Gjølme talks about the company’s investment in Holdbart, a Norwegian supplier of surplus food items through Summa Equity Fund II. He explains how the company salvages excess products which suppliers are unable to sell to conventional grocery chains and retail outlets.
“Products that are discontinued, overstocked, nearing their expiry date, or have old or faulty labels can be sold in Holdbart’s physical stores or on their website, and are offered at up to a 90% discount compared to their original prices,” he says.
According to Gjølme, Holdbart’s business model has enabled it to support its suppliers in reducing food waste by offering an attractive distribution outlet for products they would otherwise have thrown away, whilst at the same time assisting the consumer in reducing their grocery spend by an average of 50% per basket.
“This is especially relevant in today’s world, where rising interest rates and slimmer wallets are driving consumers to explore smarter ways to reduce their grocery spend,” says Gjølme. “We are proud to have invested in Holdbart in 2021, which in 2022 saved 11.3k tonnes of food, averting the equivalent of 30,487 tonnes of CO2e.”
Pickering believes demand for what she calls ‘prevention technologies’ that can address food waste and loss is growing, with the global market anticipated to be valued at $63bn for 2022, with an estimated compound annual growth rate of 6.4% over 2022-2032.
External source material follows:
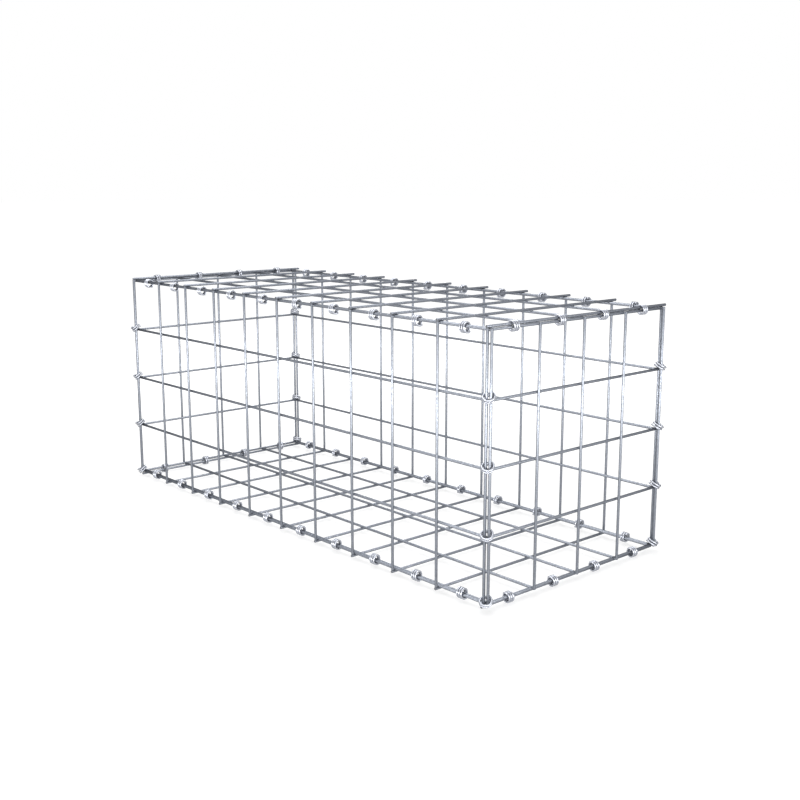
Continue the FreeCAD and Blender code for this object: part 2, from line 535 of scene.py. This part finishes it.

One of the latest investments in Pymwymic’s Healthy Food Systems Impact Fund II is OneThird, a Dutch company whose technology predicts the shelf life of fresh produce to enable interventions that lead to reductions in food loss using, for example, dynamic rerouting, which ensures food is still fresh when it arrives at its destination, and data-based dynamic day-coding, to ensure printing of accurate expiry dates.
“By reducing food loss and waste, OneThird is directly contributing to food security and availability, ensuring produce ends up fresh on the shelves or is repurposed in time,” she adds.